Learning from literature-extracted synthesis actions for organic synthesis
Abstract
With advances in computational models for retrosynthetic analysis in recent years, it is now possible to routinely propose reliable synthetic routes for target molecules of interest. However, synthesizing such molecules accordingly has remained largely manual: both the formulation of adequate experimental steps and the actual synthesis in the laboratory rely on chemists’ knowledge and experience gathered in decades of practice. To further accelerate chemical discovery and enable the automated synthesis of any suggested synthetic route (defined in terms of reagents and intermediates), one must be able to determine, in an automated fashion, the sequence of operations necessary to execute any reaction step in the laboratory.
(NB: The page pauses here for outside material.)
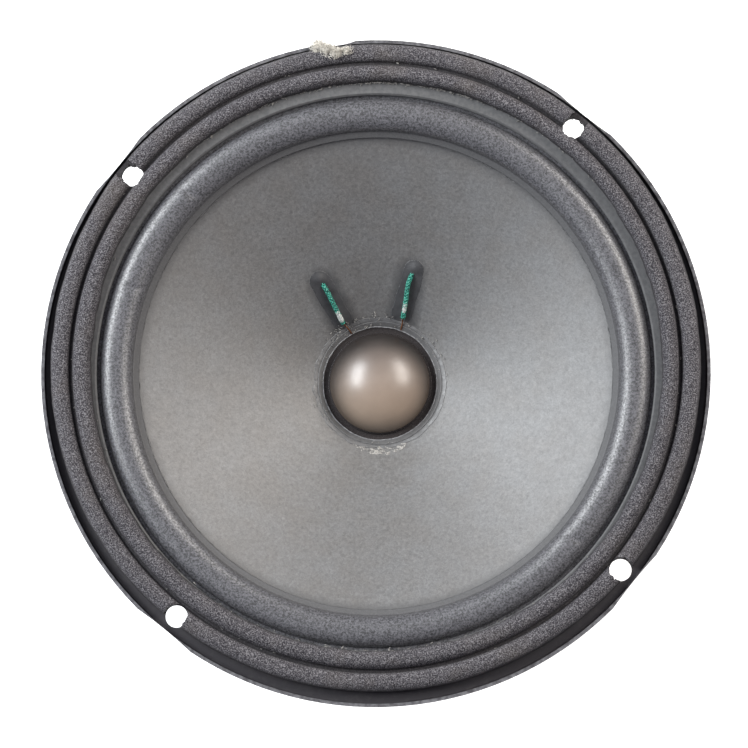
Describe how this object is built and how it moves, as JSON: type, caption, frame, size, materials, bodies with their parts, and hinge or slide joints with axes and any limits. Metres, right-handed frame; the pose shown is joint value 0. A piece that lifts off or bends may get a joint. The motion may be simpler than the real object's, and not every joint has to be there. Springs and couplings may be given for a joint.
{
  "type": "car speaker",
  "caption": "Round car loudspeaker driver: paper cone, foam roll surround, domed dust cap, foam rim gasket and pressed steel basket on a ferrite magnet.",
  "frame": {"origin": "centre of the bolt circle on the flange's rear face, which seats on the panel", "axes": "+Z along the driver's axis towards the listener; +Y towards the lead-out and the terminals; +X completes the right-handed frame"},
  "size_m": [0.165, 0.1649, 0.0686],
  "materials": {
    "frame_black": "satin black paint",
    "rim_foam": "coarse open-cell foam, matt",
    "surround_foam": "fine foam, matt with a slight sparkle",
    "pressboard": "matt",
    "cone_paper": "felted, matt",
    "dome": "glossy, smoky brown",
    "black_glue": "glossy",
    "amber_glue": "glossy",
    "former_foil": "satin",
    "kraft_collar": "matt",
    "coil_copper": "enamelled",
    "spider_cloth": "resin-treated weave",
    "plated_steel": "zinc plated",
    "ferrite": "matt, slightly rough",
    "rivet_steel": "bright",
    "screen_cloth": "woven",
    "board_brown": "paper laminate",
    "terminal_tin": "tin plated",
    "lead_braid": "braided, green with corrosion",
    "wire_copper": "tarnished",
    "solder": "dull bright",
    "black_dope": "satin"
  },
  "bodies": {
    "frame": {"basket": "frame_black", "gasket": "rim_foam", "clamp_ring": "pressboard", "top_plate": "plated_steel", "magnet": "ferrite", "yoke": "plated_steel", "plate_rivets": "rivet_steel", "vent_screen": "screen_cloth", "terminal_board": "board_brown", "board_rivets": "rivet_steel", "terminal_positive": "terminal_tin", "terminal_negative": "terminal_tin", "terminal_eyelets": "terminal_tin", "tinsel_lead_left": "lead_braid", "tinsel_lead_right": "lead_braid"},
    "cone_assembly": {"surround": "surround_foam", "cone": "cone_paper", "dust_cap": "dome", "dust_cap_glue": "black_glue", "coil_former": "former_foil", "coil_collar": "kraft_collar", "coil_winding": "coil_copper", "neck_glue": "amber_glue", "spider": "spider_cloth", "tinsel_end_left": "lead_braid", "tinsel_end_right": "lead_braid", "coil_wire_left": "wire_copper", "coil_wire_right": "wire_copper", "solder_joint_left": "solder", "solder_joint_right": "solder", "lead_dope_left": "black_dope", "lead_dope_right": "black_dope"}
  },
  "joints": [
    {"name": "cone_travel", "type": "slide", "parent": "frame", "child": "cone_assembly", "axis": [0, 0, 1], "range_m": [-0.004, 0.004], "stiffness_N_per_m": 1200, "deforming": ["surround", "spider", "tinsel_lead_left", "tinsel_lead_right"]}
  ]
}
Given the reaction knowledge accumulated in the literature over many decades, data-driven strategies provide a natural approach for this task. Nevertheless, such strategies require data in a machine-friendly format, which is not readily available in the literature: experimental procedures are usually reported in prose. Our recent work addresses these challenges in the following way. First, we design a transformer-based machine learning model to extract experimental actions from text. This model is pre-trained on a corpus of 2M sentences and associated actions obtained with a rule-based model, and fine-tuned on a set of more than 2000 hand-annotated sentences. Second, the fine-tuned model is applied to experimental procedures from patents to generate a data set of 0.8M chemical equations and associated action sequences, with which, in a third step, we train another machine learning model predicting experimental operations for arbitrary reactions given in SMILES format. Finally, we present how these machine learning models can be coupled with commercial chemical robots for autonomously synthesizing molecules.